**What is asked:** Using the data below, repeat all of it precisely.

**Entries:**
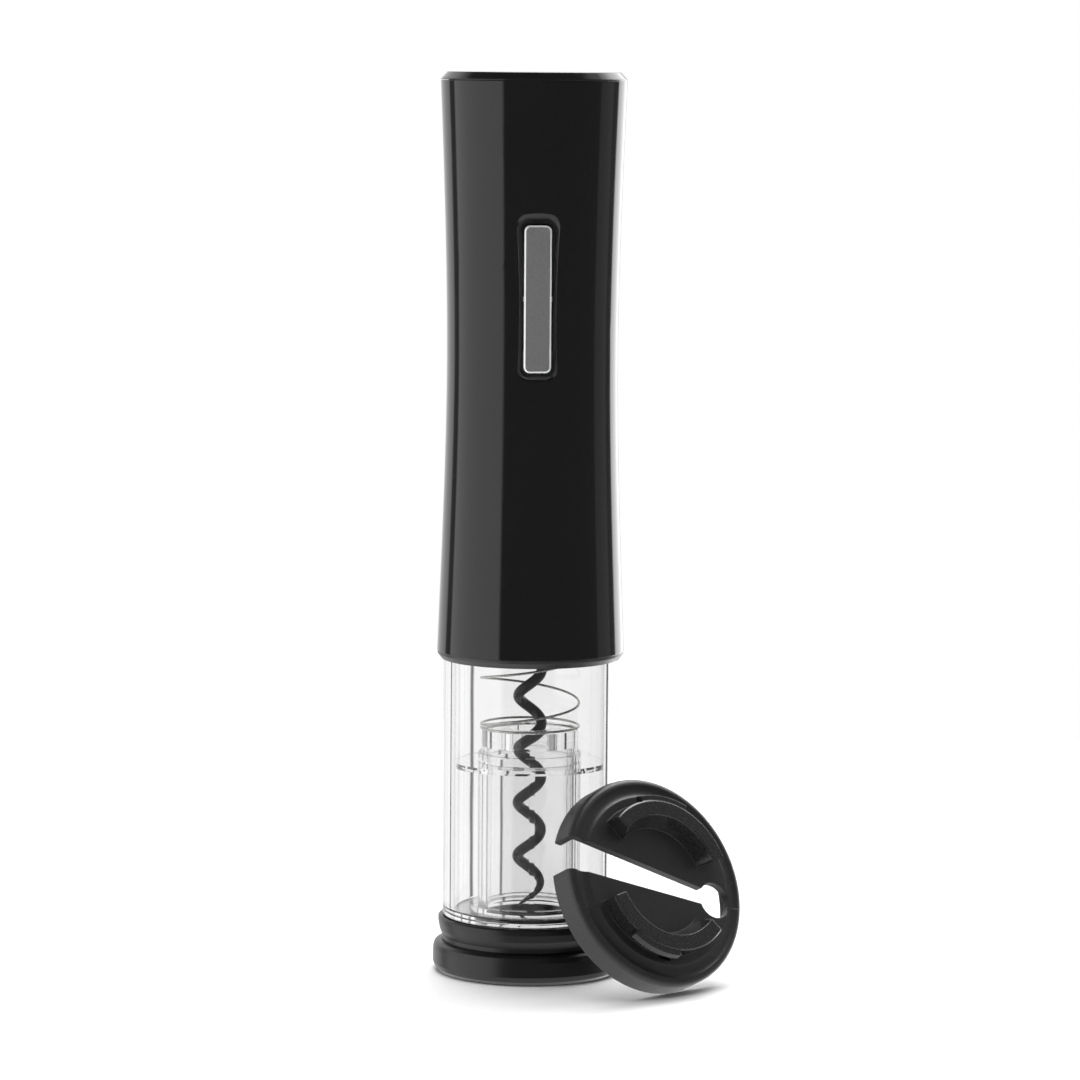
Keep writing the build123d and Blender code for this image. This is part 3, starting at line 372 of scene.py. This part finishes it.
def drawn_spring_wire():
    """Bright drawn spring steel: a tight sheen with faint drawing lines."""
    material, tree = new_material("drawn_spring_wire")
    return finished(material, tree, {
        "Base Color": blended(tree, mottle(tree, 2, 0, 1), "a5a4a0", "bdbcb8"),
        "Metallic": 1.0,
        "Roughness": mottle(tree, 0.8, 0.2, 0.3),
        "Normal": relief(tree, 0.3, 0.004),
    })


def zinc_plated_steel():
    """Zinc-plated steel: bright, slightly cloudy in patches of 2 mm."""
    material, tree = new_material("zinc_plated_steel")
    return finished(material, tree, {
        "Base Color": blended(tree, mottle(tree, 2, 0, 1), "b9bcc0", "cfd1d2"),
        "Metallic": 1.0,
        "Roughness": mottle(tree, 1.2, 0.25, 0.4),
        "Normal": relief(tree, 0.4, 0.006, edge_mm=0.1),
    })


def sintered_steel():
    """Pressed and sintered steel: grey and dull, with pores about 0.3 mm apart."""
    material, tree = new_material("sintered_steel")
    return finished(material, tree, {
        "Base Color": blended(tree, mottle(tree, 0.3, 0, 1), "5e5c59", "8b8986"),
        "Metallic": 1.0,
        "Roughness": mottle(tree, 0.4, 0.42, 0.62),
        "Normal": relief(tree, 0.3, 0.02, edge_mm=0.08),
    })


def sintered_bronze():
    """Oil-filled sintered bronze: warm, pored and slightly dark."""
    material, tree = new_material("sintered_bronze")
    return finished(material, tree, {
        "Base Color": blended(tree, mottle(tree, 0.3, 0, 1), "8a6534", "b28a50"),
        "Metallic": 1.0,
        "Roughness": mottle(tree, 0.4, 0.35, 0.5),
        "Normal": relief(tree, 0.3, 0.012, edge_mm=0.08),
    })


def rolled_motor_steel():
    """Nickel-plated rolled steel: fine lines drawn out along the can."""
    material, tree = new_material("rolled_motor_steel")
    return finished(material, tree, {
        "Base Color": blended(tree, mottle(tree, 0.5, 0, 1, stretch=(1, 1, 0.05)), "a2a4a6", "bcbdbe"),
        "Metallic": 1.0,
        "Roughness": mottle(tree, 0.6, 0.24, 0.38, stretch=(1, 1, 0.05)),
        "Normal": relief(tree, 0.4, 0.006, stretch=(1, 1, 0.05), edge_mm=0.15),
    })


def nickel_contact_strip():
    """Nickel-plated spring strip: warm, bright, lightly scuffed."""
    material, tree = new_material("nickel_contact_strip")
    return finished(material, tree, {
        "Base Color": blended(tree, mottle(tree, 1, 0, 1), "b8b4aa", "ccc9c0"),
        "Metallic": 1.0,
        "Roughness": mottle(tree, 0.5, 0.2, 0.36, stretch=(0.2, 1, 1)),
        "Normal": relief(tree, 0.5, 0.005),
    })


def ground_wheel_steel():
    """Hardened stainless cutting wheels: ground, with fine scratches about 0.2 mm apart."""
    material, tree = new_material("ground_wheel_steel")
    return finished(material, tree, {
        "Base Color": blended(tree, mottle(tree, 1, 0, 1), "b7b9bb", "d0d1d2"),
        "Metallic": 1.0,
        "Roughness": mottle(tree, 0.2, 0.16, 0.32, stretch=(0.15, 1, 1)),
        "Normal": relief(tree, 0.2, 0.004, stretch=(0.15, 1, 1), edge_mm=0.05),
    })


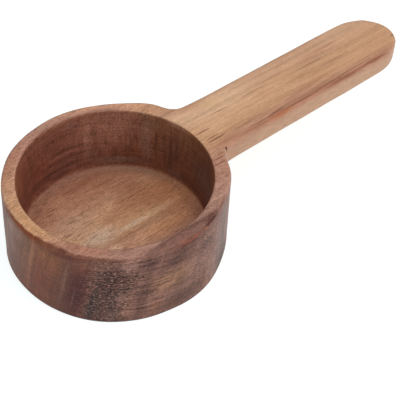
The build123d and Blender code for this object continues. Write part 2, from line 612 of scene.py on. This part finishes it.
# Around the rim the places are degrees around from the handle, and millimetres from the cup's axis.
rimMarks = {
    "paleRight": ((58, 27.6), (56, 2.2), (214, 158, 122), 0.65, 0.9),
    "redLeft": ((130, 27.4), (30, 2.6), (172, 114, 88), 0.6, 0.9),
    "goldLeft": ((174, 26.8), (34, 2.0), (197, 144, 102), 0.7, 0.9),
    "heartSpeck": ((247, 27.2), (2.4, 0.3), (120, 84, 72), 0.5, 0.8),
    "pinkFront": ((217, 26.8), (20, 2.0), (170, 115, 93), 0.65, 0.9),
    "mauveFront": ((240, 27.2), (11, 2.4), (146, 104, 90), 0.6, 0.9),
    "mauveRight": ((268, 27.2), (16, 2.4), (140, 101, 88), 0.35, 0.9),
    "edgeRed": ((202, 28.9), (54, 0.9), (114, 66, 50), 0.75, 0.5),
    "edgeRust": ((180, 28.8), (24, 0.8), (128, 62, 30), 0.85, 0.6),
    "edgeRustLine": ((190, 28.3), (22, 0.24), (120, 62, 36), 0.7, 0.8),
    "edgeChipped": ((200, 28.0), (9, 0.8), (136, 82, 60), 0.6, 0.9),
    "chipFirst": ((192.5, 28.3), (3.0, 0.8), (120, 66, 44), 0.75, 0.7),
    "chipSecond": ((199, 28.4), (3.4, 0.8), (112, 62, 46), 0.65, 0.9),
    "chipThird": ((206, 28.4), (3.0, 0.7), (106, 56, 46), 0.7, 0.7),
    "chipPale": ((196, 27.6), (2.4, 0.6), (212, 156, 122), 0.6, 0.8),
    # painted shade: a dark line along the rim's rounded back edge
    "rimBackShade": ((90, 29.0), (70, 1.0), (92, 64, 56), 0.85, 0.7),
    "mouthBack": ((84, 25.2), (58, 1.5), (130, 80, 58), 0.8, 0.9),
    "mouthFront": ((225, 25.4), (50, 0.40), (126, 84, 68), 0.55, 0.7),
    "heartRed": ((271, 28.75), (12, 0.42), (154, 80, 58), 0.75, 0.8),
    # grey near the rim's back edge: partly the wood, partly painted sheen
    "greyBack": ((60, 28.2), (9, 1.2), (168, 140, 128), 0.5, 0.9),
    "heartRedInner": ((268, 28.1), (9, 0.34), (148, 88, 72), 0.65, 0.8),
    "heartOrange": ((283, 28.8), (4, 0.3), (170, 92, 62), 0.7, 0.8),
    "edgeOrange": ((304, 28.8), (14, 0.3), (156, 92, 66), 0.6, 0.8),
    "paleNeck": ((328, 27.4), (14, 2.2), (198, 150, 128), 0.4, 0.9),
    "glint": ((272, 28.8), (5, 0.20), (170, 96, 70), 0.4, 0.9),
    "heartDark": ((287, 28.5), (8, 0.26), (74, 32, 24), 0.95, 0.6),
    "heartDarkMiddle": ((289, 28.0), (7, 0.2), (86, 42, 32), 0.9, 0.6),
    "heartDarkLow": ((288, 27.5), (7, 0.20), (100, 62, 52), 0.7, 0.8),
    "spotDark": ((301, 28.5), (6, 0.40), (116, 70, 52), 0.65, 0.8),
}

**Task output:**
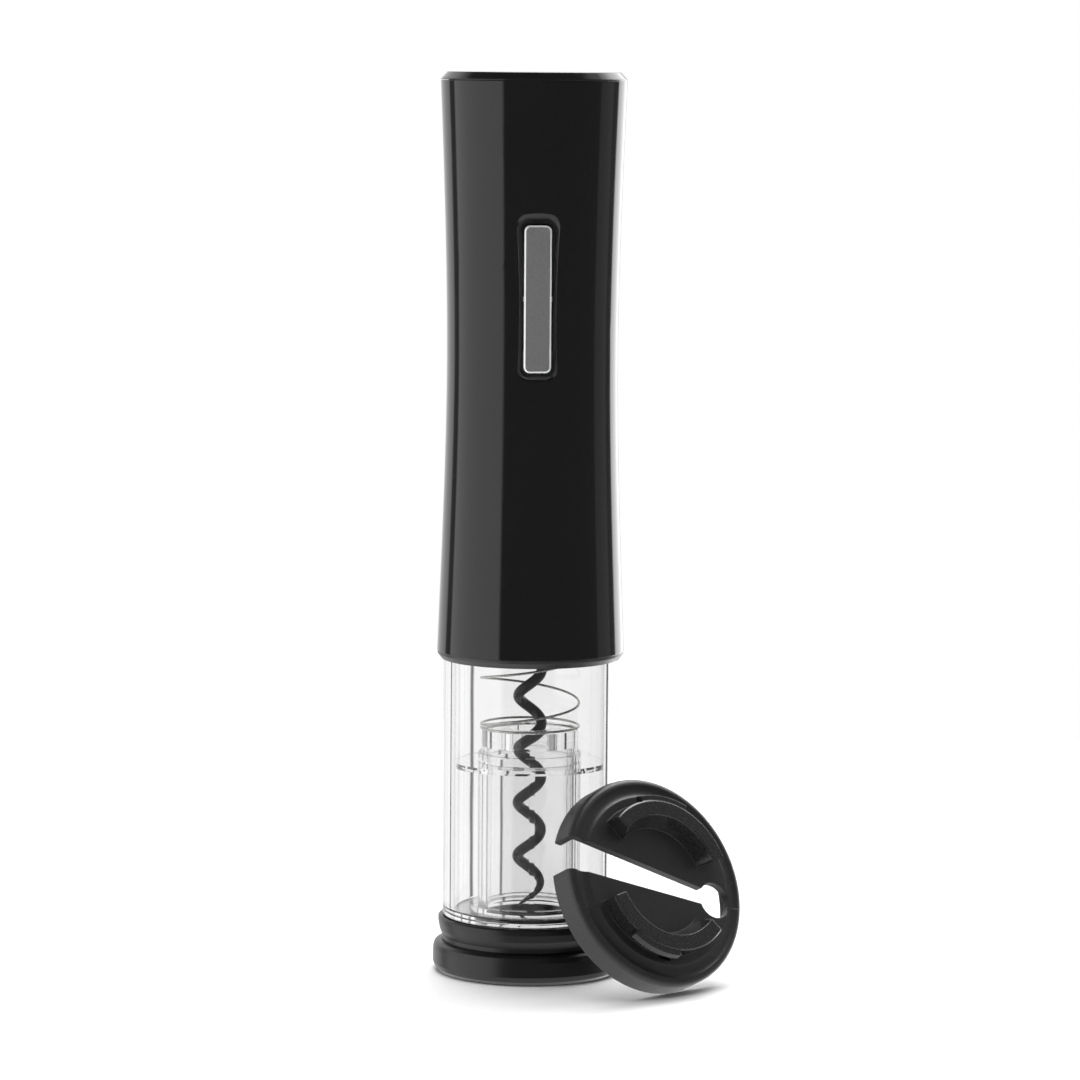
Keep writing the build123d and Blender code for this image. This is part 3, starting at line 372 of scene.py. This part finishes it.
def drawn_spring_wire():
    """Bright drawn spring steel: a tight sheen with faint drawing lines."""
    material, tree = new_material("drawn_spring_wire")
    return finished(material, tree, {
        "Base Color": blended(tree, mottle(tree, 2, 0, 1), "a5a4a0", "bdbcb8"),
        "Metallic": 1.0,
        "Roughness": mottle(tree, 0.8, 0.2, 0.3),
        "Normal": relief(tree, 0.3, 0.004),
    })


def zinc_plated_steel():
    """Zinc-plated steel: bright, slightly cloudy in patches of 2 mm."""
    material, tree = new_material("zinc_plated_steel")
    return finished(material, tree, {
        "Base Color": blended(tree, mottle(tree, 2, 0, 1), "b9bcc0", "cfd1d2"),
        "Metallic": 1.0,
        "Roughness": mottle(tree, 1.2, 0.25, 0.4),
        "Normal": relief(tree, 0.4, 0.006, edge_mm=0.1),
    })


def sintered_steel():
    """Pressed and sintered steel: grey and dull, with pores about 0.3 mm apart."""
    material, tree = new_material("sintered_steel")
    return finished(material, tree, {
        "Base Color": blended(tree, mottle(tree, 0.3, 0, 1), "5e5c59", "8b8986"),
        "Metallic": 1.0,
        "Roughness": mottle(tree, 0.4, 0.42, 0.62),
        "Normal": relief(tree, 0.3, 0.02, edge_mm=0.08),
    })


def sintered_bronze():
    """Oil-filled sintered bronze: warm, pored and slightly dark."""
    material, tree = new_material("sintered_bronze")
    return finished(material, tree, {
        "Base Color": blended(tree, mottle(tree, 0.3, 0, 1), "8a6534", "b28a50"),
        "Metallic": 1.0,
        "Roughness": mottle(tree, 0.4, 0.35, 0.5),
        "Normal": relief(tree, 0.3, 0.012, edge_mm=0.08),
    })


def rolled_motor_steel():
    """Nickel-plated rolled steel: fine lines drawn out along the can."""
    material, tree = new_material("rolled_motor_steel")
    return finished(material, tree, {
        "Base Color": blended(tree, mottle(tree, 0.5, 0, 1, stretch=(1, 1, 0.05)), "a2a4a6", "bcbdbe"),
        "Metallic": 1.0,
        "Roughness": mottle(tree, 0.6, 0.24, 0.38, stretch=(1, 1, 0.05)),
        "Normal": relief(tree, 0.4, 0.006, stretch=(1, 1, 0.05), edge_mm=0.15),
    })


def nickel_contact_strip():
    """Nickel-plated spring strip: warm, bright, lightly scuffed."""
    material, tree = new_material("nickel_contact_strip")
    return finished(material, tree, {
        "Base Color": blended(tree, mottle(tree, 1, 0, 1), "b8b4aa", "ccc9c0"),
        "Metallic": 1.0,
        "Roughness": mottle(tree, 0.5, 0.2, 0.36, stretch=(0.2, 1, 1)),
        "Normal": relief(tree, 0.5, 0.005),
    })


def ground_wheel_steel():
    """Hardened stainless cutting wheels: ground, with fine scratches about 0.2 mm apart."""
    material, tree = new_material("ground_wheel_steel")
    return finished(material, tree, {
        "Base Color": blended(tree, mottle(tree, 1, 0, 1), "b7b9bb", "d0d1d2"),
        "Metallic": 1.0,
        "Roughness": mottle(tree, 0.2, 0.16, 0.32, stretch=(0.15, 1, 1)),
        "Normal": relief(tree, 0.2, 0.004, stretch=(0.15, 1, 1), edge_mm=0.05),
    })


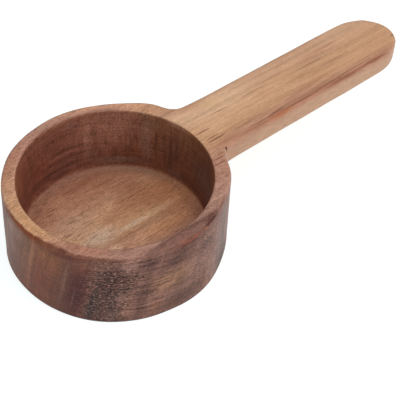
The build123d and Blender code for this object continues. Write part 2, from line 612 of scene.py on. This part finishes it.
# Around the rim the places are degrees around from the handle, and millimetres from the cup's axis.
rimMarks = {
    "paleRight": ((58, 27.6), (56, 2.2), (214, 158, 122), 0.65, 0.9),
    "redLeft": ((130, 27.4), (30, 2.6), (172, 114, 88), 0.6, 0.9),
    "goldLeft": ((174, 26.8), (34, 2.0), (197, 144, 102), 0.7, 0.9),
    "heartSpeck": ((247, 27.2), (2.4, 0.3), (120, 84, 72), 0.5, 0.8),
    "pinkFront": ((217, 26.8), (20, 2.0), (170, 115, 93), 0.65, 0.9),
    "mauveFront": ((240, 27.2), (11, 2.4), (146, 104, 90), 0.6, 0.9),
    "mauveRight": ((268, 27.2), (16, 2.4), (140, 101, 88), 0.35, 0.9),
    "edgeRed": ((202, 28.9), (54, 0.9), (114, 66, 50), 0.75, 0.5),
    "edgeRust": ((180, 28.8), (24, 0.8), (128, 62, 30), 0.85, 0.6),
    "edgeRustLine": ((190, 28.3), (22, 0.24), (120, 62, 36), 0.7, 0.8),
    "edgeChipped": ((200, 28.0), (9, 0.8), (136, 82, 60), 0.6, 0.9),
    "chipFirst": ((192.5, 28.3), (3.0, 0.8), (120, 66, 44), 0.75, 0.7),
    "chipSecond": ((199, 28.4), (3.4, 0.8), (112, 62, 46), 0.65, 0.9),
    "chipThird": ((206, 28.4), (3.0, 0.7), (106, 56, 46), 0.7, 0.7),
    "chipPale": ((196, 27.6), (2.4, 0.6), (212, 156, 122), 0.6, 0.8),
    # painted shade: a dark line along the rim's rounded back edge
    "rimBackShade": ((90, 29.0), (70, 1.0), (92, 64, 56), 0.85, 0.7),
    "mouthBack": ((84, 25.2), (58, 1.5), (130, 80, 58), 0.8, 0.9),
    "mouthFront": ((225, 25.4), (50, 0.40), (126, 84, 68), 0.55, 0.7),
    "heartRed": ((271, 28.75), (12, 0.42), (154, 80, 58), 0.75, 0.8),
    # grey near the rim's back edge: partly the wood, partly painted sheen
    "greyBack": ((60, 28.2), (9, 1.2), (168, 140, 128), 0.5, 0.9),
    "heartRedInner": ((268, 28.1), (9, 0.34), (148, 88, 72), 0.65, 0.8),
    "heartOrange": ((283, 28.8), (4, 0.3), (170, 92, 62), 0.7, 0.8),
    "edgeOrange": ((304, 28.8), (14, 0.3), (156, 92, 66), 0.6, 0.8),
    "paleNeck": ((328, 27.4), (14, 2.2), (198, 150, 128), 0.4, 0.9),
    "glint": ((272, 28.8), (5, 0.20), (170, 96, 70), 0.4, 0.9),
    "heartDark": ((287, 28.5), (8, 0.26), (74, 32, 24), 0.95, 0.6),
    "heartDarkMiddle": ((289, 28.0), (7, 0.2), (86, 42, 32), 0.9, 0.6),
    "heartDarkLow": ((288, 27.5), (7, 0.20), (100, 62, 52), 0.7, 0.8),
    "spotDark": ((301, 28.5), (6, 0.40), (116, 70, 52), 0.65, 0.8),
}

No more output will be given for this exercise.